--- Start of Given entries ---

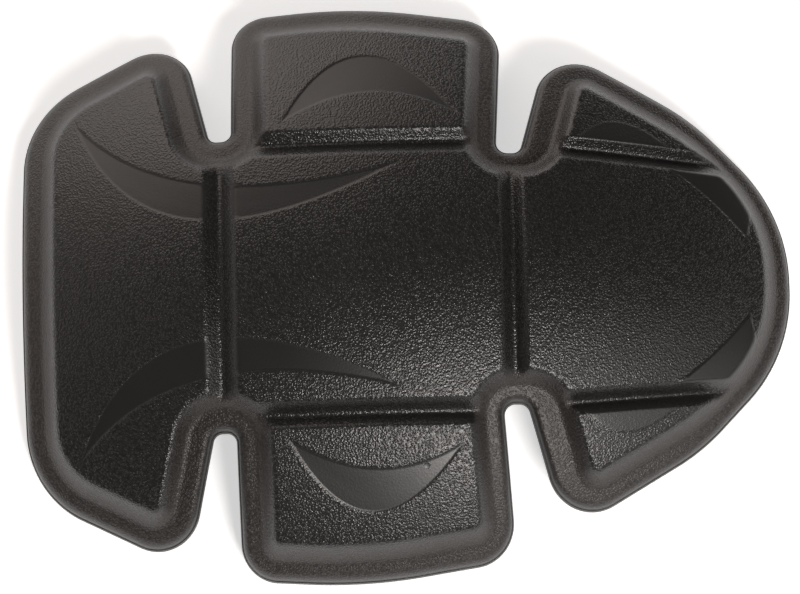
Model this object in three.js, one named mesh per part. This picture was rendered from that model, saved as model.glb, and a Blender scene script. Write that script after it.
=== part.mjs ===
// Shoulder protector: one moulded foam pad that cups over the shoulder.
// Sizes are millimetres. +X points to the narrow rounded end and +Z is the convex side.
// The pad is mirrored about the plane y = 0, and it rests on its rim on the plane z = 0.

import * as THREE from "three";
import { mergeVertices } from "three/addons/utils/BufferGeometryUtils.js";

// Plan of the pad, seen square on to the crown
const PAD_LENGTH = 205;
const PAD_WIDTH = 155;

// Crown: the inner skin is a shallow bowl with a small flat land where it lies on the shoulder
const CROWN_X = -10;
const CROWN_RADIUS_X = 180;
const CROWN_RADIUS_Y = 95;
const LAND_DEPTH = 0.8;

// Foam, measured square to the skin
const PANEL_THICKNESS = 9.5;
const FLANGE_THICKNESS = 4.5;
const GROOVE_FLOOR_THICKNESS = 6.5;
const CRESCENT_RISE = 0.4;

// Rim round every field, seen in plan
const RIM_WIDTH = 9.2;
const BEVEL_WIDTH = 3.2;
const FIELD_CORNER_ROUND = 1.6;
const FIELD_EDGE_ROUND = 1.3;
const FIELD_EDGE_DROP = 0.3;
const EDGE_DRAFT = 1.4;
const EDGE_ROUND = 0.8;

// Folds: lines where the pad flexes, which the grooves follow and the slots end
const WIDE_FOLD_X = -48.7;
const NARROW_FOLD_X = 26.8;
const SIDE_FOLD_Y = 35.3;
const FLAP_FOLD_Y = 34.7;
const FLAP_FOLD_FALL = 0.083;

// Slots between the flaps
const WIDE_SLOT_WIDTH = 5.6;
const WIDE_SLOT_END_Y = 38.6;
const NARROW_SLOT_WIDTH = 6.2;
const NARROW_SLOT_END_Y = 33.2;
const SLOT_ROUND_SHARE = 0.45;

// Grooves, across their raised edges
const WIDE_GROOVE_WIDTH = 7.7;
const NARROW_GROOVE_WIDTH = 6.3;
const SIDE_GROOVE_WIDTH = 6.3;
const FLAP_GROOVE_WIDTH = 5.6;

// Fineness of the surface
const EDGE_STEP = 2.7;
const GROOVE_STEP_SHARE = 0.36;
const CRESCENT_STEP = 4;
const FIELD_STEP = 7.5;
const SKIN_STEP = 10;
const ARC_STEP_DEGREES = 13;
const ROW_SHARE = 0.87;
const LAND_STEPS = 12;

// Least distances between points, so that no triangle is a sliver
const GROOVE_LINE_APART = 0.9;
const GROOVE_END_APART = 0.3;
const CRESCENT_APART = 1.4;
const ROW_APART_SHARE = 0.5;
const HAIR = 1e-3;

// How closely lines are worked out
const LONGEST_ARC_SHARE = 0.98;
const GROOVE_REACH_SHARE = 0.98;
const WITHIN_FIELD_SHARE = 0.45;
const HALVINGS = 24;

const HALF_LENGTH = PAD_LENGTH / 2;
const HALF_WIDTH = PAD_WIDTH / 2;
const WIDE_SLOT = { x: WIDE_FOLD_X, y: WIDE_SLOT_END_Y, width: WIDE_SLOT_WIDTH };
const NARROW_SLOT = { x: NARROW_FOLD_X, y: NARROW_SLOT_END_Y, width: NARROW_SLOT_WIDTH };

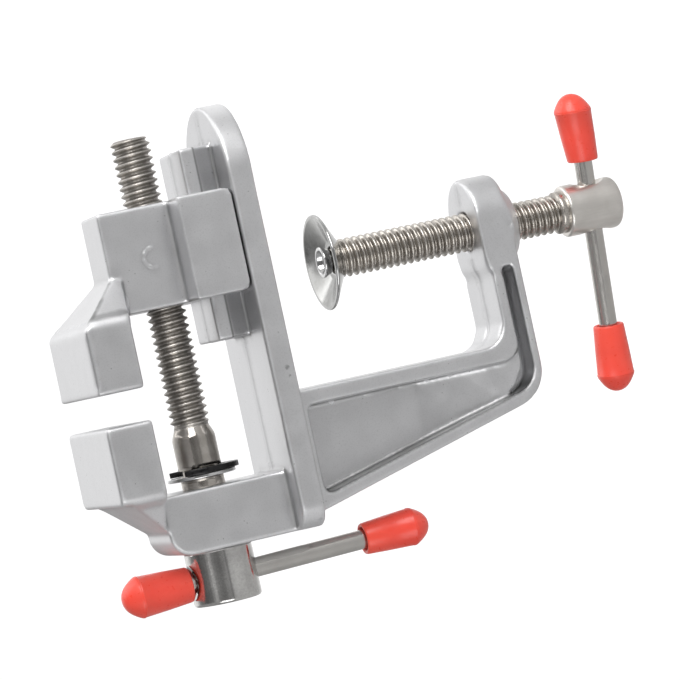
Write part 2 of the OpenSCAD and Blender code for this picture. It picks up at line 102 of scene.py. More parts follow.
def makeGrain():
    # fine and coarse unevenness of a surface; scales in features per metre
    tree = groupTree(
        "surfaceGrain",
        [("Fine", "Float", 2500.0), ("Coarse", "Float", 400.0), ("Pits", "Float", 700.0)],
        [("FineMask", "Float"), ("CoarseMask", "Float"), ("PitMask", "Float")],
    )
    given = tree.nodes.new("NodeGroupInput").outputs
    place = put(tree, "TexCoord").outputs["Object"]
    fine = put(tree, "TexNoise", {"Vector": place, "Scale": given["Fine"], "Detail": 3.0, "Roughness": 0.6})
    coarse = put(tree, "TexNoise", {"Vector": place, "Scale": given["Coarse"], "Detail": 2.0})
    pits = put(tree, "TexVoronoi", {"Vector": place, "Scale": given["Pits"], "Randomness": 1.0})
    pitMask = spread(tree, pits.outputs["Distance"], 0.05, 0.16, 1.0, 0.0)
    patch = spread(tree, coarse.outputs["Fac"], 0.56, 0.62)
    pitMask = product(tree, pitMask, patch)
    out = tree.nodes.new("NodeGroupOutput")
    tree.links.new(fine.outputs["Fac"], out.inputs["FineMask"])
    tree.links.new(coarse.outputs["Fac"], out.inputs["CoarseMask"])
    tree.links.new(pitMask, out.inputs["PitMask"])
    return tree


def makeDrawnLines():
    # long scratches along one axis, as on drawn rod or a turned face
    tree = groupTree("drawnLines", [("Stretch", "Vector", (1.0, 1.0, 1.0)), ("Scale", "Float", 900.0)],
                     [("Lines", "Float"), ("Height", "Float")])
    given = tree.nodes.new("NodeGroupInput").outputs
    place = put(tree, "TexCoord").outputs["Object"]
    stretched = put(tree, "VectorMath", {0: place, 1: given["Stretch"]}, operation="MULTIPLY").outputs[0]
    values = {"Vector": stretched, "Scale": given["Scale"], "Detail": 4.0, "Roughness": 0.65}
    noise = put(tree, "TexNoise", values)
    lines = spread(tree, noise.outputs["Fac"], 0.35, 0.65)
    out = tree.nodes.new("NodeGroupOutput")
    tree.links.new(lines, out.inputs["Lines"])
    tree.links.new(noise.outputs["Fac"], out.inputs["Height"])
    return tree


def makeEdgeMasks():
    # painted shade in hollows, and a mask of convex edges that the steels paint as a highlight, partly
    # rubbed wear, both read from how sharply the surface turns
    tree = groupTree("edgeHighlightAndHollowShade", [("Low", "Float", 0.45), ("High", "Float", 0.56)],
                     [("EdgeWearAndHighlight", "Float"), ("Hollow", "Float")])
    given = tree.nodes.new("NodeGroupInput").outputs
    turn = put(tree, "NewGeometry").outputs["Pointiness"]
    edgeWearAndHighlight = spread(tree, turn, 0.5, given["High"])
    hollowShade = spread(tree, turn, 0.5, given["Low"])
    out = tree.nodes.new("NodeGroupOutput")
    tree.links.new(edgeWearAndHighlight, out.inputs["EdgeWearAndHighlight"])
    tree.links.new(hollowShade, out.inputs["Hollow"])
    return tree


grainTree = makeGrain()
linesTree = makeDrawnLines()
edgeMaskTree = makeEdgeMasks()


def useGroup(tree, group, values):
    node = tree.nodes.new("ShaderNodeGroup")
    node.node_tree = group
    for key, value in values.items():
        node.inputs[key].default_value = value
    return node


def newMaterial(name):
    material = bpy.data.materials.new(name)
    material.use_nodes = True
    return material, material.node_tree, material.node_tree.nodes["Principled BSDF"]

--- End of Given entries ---

Stated exercise ▸
Give an exact copy of all the data shown above.

The response ▸
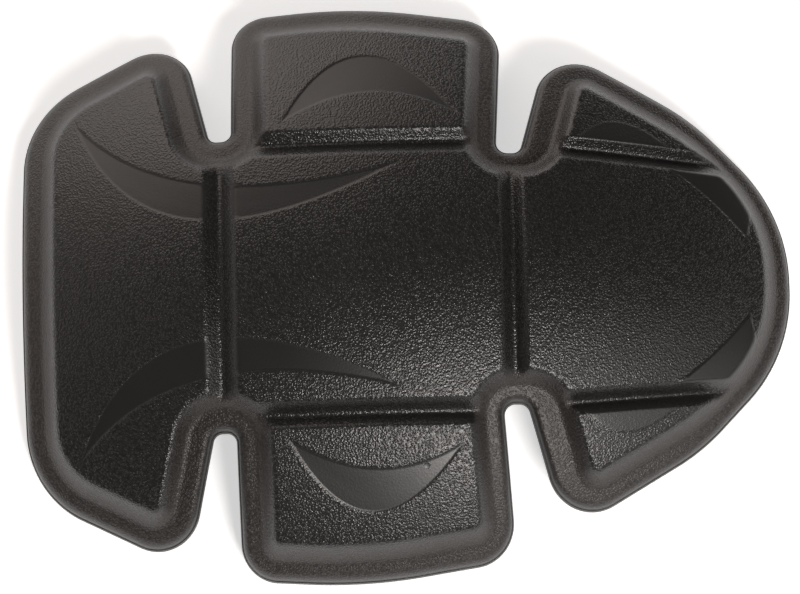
Model this object in three.js, one named mesh per part. This picture was rendered from that model, saved as model.glb, and a Blender scene script. Write that script after it.
=== part.mjs ===
// Shoulder protector: one moulded foam pad that cups over the shoulder.
// Sizes are millimetres. +X points to the narrow rounded end and +Z is the convex side.
// The pad is mirrored about the plane y = 0, and it rests on its rim on the plane z = 0.

import * as THREE from "three";
import { mergeVertices } from "three/addons/utils/BufferGeometryUtils.js";

// Plan of the pad, seen square on to the crown
const PAD_LENGTH = 205;
const PAD_WIDTH = 155;

// Crown: the inner skin is a shallow bowl with a small flat land where it lies on the shoulder
const CROWN_X = -10;
const CROWN_RADIUS_X = 180;
const CROWN_RADIUS_Y = 95;
const LAND_DEPTH = 0.8;

// Foam, measured square to the skin
const PANEL_THICKNESS = 9.5;
const FLANGE_THICKNESS = 4.5;
const GROOVE_FLOOR_THICKNESS = 6.5;
const CRESCENT_RISE = 0.4;

// Rim round every field, seen in plan
const RIM_WIDTH = 9.2;
const BEVEL_WIDTH = 3.2;
const FIELD_CORNER_ROUND = 1.6;
const FIELD_EDGE_ROUND = 1.3;
const FIELD_EDGE_DROP = 0.3;
const EDGE_DRAFT = 1.4;
const EDGE_ROUND = 0.8;

// Folds: lines where the pad flexes, which the grooves follow and the slots end
const WIDE_FOLD_X = -48.7;
const NARROW_FOLD_X = 26.8;
const SIDE_FOLD_Y = 35.3;
const FLAP_FOLD_Y = 34.7;
const FLAP_FOLD_FALL = 0.083;

// Slots between the flaps
const WIDE_SLOT_WIDTH = 5.6;
const WIDE_SLOT_END_Y = 38.6;
const NARROW_SLOT_WIDTH = 6.2;
const NARROW_SLOT_END_Y = 33.2;
const SLOT_ROUND_SHARE = 0.45;

// Grooves, across their raised edges
const WIDE_GROOVE_WIDTH = 7.7;
const NARROW_GROOVE_WIDTH = 6.3;
const SIDE_GROOVE_WIDTH = 6.3;
const FLAP_GROOVE_WIDTH = 5.6;

// Fineness of the surface
const EDGE_STEP = 2.7;
const GROOVE_STEP_SHARE = 0.36;
const CRESCENT_STEP = 4;
const FIELD_STEP = 7.5;
const SKIN_STEP = 10;
const ARC_STEP_DEGREES = 13;
const ROW_SHARE = 0.87;
const LAND_STEPS = 12;

// Least distances between points, so that no triangle is a sliver
const GROOVE_LINE_APART = 0.9;
const GROOVE_END_APART = 0.3;
const CRESCENT_APART = 1.4;
const ROW_APART_SHARE = 0.5;
const HAIR = 1e-3;

// How closely lines are worked out
const LONGEST_ARC_SHARE = 0.98;
const GROOVE_REACH_SHARE = 0.98;
const WITHIN_FIELD_SHARE = 0.45;
const HALVINGS = 24;

const HALF_LENGTH = PAD_LENGTH / 2;
const HALF_WIDTH = PAD_WIDTH / 2;
const WIDE_SLOT = { x: WIDE_FOLD_X, y: WIDE_SLOT_END_Y, width: WIDE_SLOT_WIDTH };
const NARROW_SLOT = { x: NARROW_FOLD_X, y: NARROW_SLOT_END_Y, width: NARROW_SLOT_WIDTH };

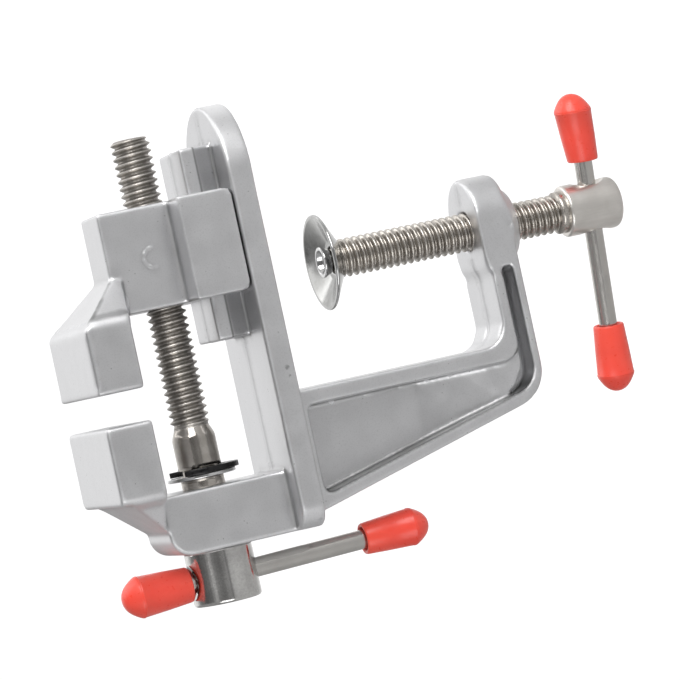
Write part 2 of the OpenSCAD and Blender code for this picture. It picks up at line 102 of scene.py. More parts follow.
def makeGrain():
    # fine and coarse unevenness of a surface; scales in features per metre
    tree = groupTree(
        "surfaceGrain",
        [("Fine", "Float", 2500.0), ("Coarse", "Float", 400.0), ("Pits", "Float", 700.0)],
        [("FineMask", "Float"), ("CoarseMask", "Float"), ("PitMask", "Float")],
    )
    given = tree.nodes.new("NodeGroupInput").outputs
    place = put(tree, "TexCoord").outputs["Object"]
    fine = put(tree, "TexNoise", {"Vector": place, "Scale": given["Fine"], "Detail": 3.0, "Roughness": 0.6})
    coarse = put(tree, "TexNoise", {"Vector": place, "Scale": given["Coarse"], "Detail": 2.0})
    pits = put(tree, "TexVoronoi", {"Vector": place, "Scale": given["Pits"], "Randomness": 1.0})
    pitMask = spread(tree, pits.outputs["Distance"], 0.05, 0.16, 1.0, 0.0)
    patch = spread(tree, coarse.outputs["Fac"], 0.56, 0.62)
    pitMask = product(tree, pitMask, patch)
    out = tree.nodes.new("NodeGroupOutput")
    tree.links.new(fine.outputs["Fac"], out.inputs["FineMask"])
    tree.links.new(coarse.outputs["Fac"], out.inputs["CoarseMask"])
    tree.links.new(pitMask, out.inputs["PitMask"])
    return tree


def makeDrawnLines():
    # long scratches along one axis, as on drawn rod or a turned face
    tree = groupTree("drawnLines", [("Stretch", "Vector", (1.0, 1.0, 1.0)), ("Scale", "Float", 900.0)],
                     [("Lines", "Float"), ("Height", "Float")])
    given = tree.nodes.new("NodeGroupInput").outputs
    place = put(tree, "TexCoord").outputs["Object"]
    stretched = put(tree, "VectorMath", {0: place, 1: given["Stretch"]}, operation="MULTIPLY").outputs[0]
    values = {"Vector": stretched, "Scale": given["Scale"], "Detail": 4.0, "Roughness": 0.65}
    noise = put(tree, "TexNoise", values)
    lines = spread(tree, noise.outputs["Fac"], 0.35, 0.65)
    out = tree.nodes.new("NodeGroupOutput")
    tree.links.new(lines, out.inputs["Lines"])
    tree.links.new(noise.outputs["Fac"], out.inputs["Height"])
    return tree


def makeEdgeMasks():
    # painted shade in hollows, and a mask of convex edges that the steels paint as a highlight, partly
    # rubbed wear, both read from how sharply the surface turns
    tree = groupTree("edgeHighlightAndHollowShade", [("Low", "Float", 0.45), ("High", "Float", 0.56)],
                     [("EdgeWearAndHighlight", "Float"), ("Hollow", "Float")])
    given = tree.nodes.new("NodeGroupInput").outputs
    turn = put(tree, "NewGeometry").outputs["Pointiness"]
    edgeWearAndHighlight = spread(tree, turn, 0.5, given["High"])
    hollowShade = spread(tree, turn, 0.5, given["Low"])
    out = tree.nodes.new("NodeGroupOutput")
    tree.links.new(edgeWearAndHighlight, out.inputs["EdgeWearAndHighlight"])
    tree.links.new(hollowShade, out.inputs["Hollow"])
    return tree


grainTree = makeGrain()
linesTree = makeDrawnLines()
edgeMaskTree = makeEdgeMasks()


def useGroup(tree, group, values):
    node = tree.nodes.new("ShaderNodeGroup")
    node.node_tree = group
    for key, value in values.items():
        node.inputs[key].default_value = value
    return node


def newMaterial(name):
    material = bpy.data.materials.new(name)
    material.use_nodes = True
    return material, material.node_tree, material.node_tree.nodes["Principled BSDF"]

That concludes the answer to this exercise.